"""

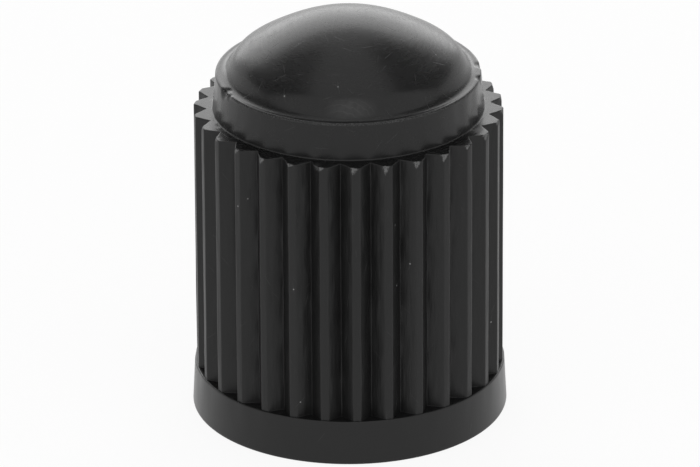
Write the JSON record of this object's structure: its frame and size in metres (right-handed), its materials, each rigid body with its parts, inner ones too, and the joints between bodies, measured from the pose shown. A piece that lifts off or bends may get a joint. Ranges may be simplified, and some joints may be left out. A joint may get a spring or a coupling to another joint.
{
  "type": "tyre valve cap",
  "caption": "Moulded black plastic dust cap for a tyre valve stem, with a ribbed barrel, a plain flared skirt, a short neck, a domed top and a blind threaded bore.",
  "frame": {"origin": "centre of the open end, on the plane that the cap stands on", "axes": "+Z along the cap's axis, from the open end to the top of the dome; -Y towards the viewer of the picture"},
  "size_m": [0.0104, 0.0104, 0.0136],
  "materials": {
    "cap_plastic": "black moulded polypropylene, satin to glossy, with faint mould marks"
  },
  "bodies": {
    "root": {"cap": "cap_plastic"}
  },
  "joints": []
}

"""

Aim
Exactly reproduce every line of the data above.

Answer to the task
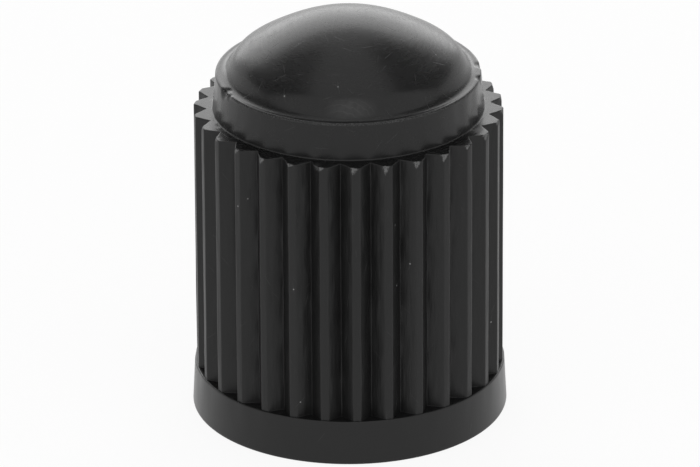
Write the JSON record of this object's structure: its frame and size in metres (right-handed), its materials, each rigid body with its parts, inner ones too, and the joints between bodies, measured from the pose shown. A piece that lifts off or bends may get a joint. Ranges may be simplified, and some joints may be left out. A joint may get a spring or a coupling to another joint.
{
  "type": "tyre valve cap",
  "caption": "Moulded black plastic dust cap for a tyre valve stem, with a ribbed barrel, a plain flared skirt, a short neck, a domed top and a blind threaded bore.",
  "frame": {"origin": "centre of the open end, on the plane that the cap stands on", "axes": "+Z along the cap's axis, from the open end to the top of the dome; -Y towards the viewer of the picture"},
  "size_m": [0.0104, 0.0104, 0.0136],
  "materials": {
    "cap_plastic": "black moulded polypropylene, satin to glossy, with faint mould marks"
  },
  "bodies": {
    "root": {"cap": "cap_plastic"}
  },
  "joints": []
}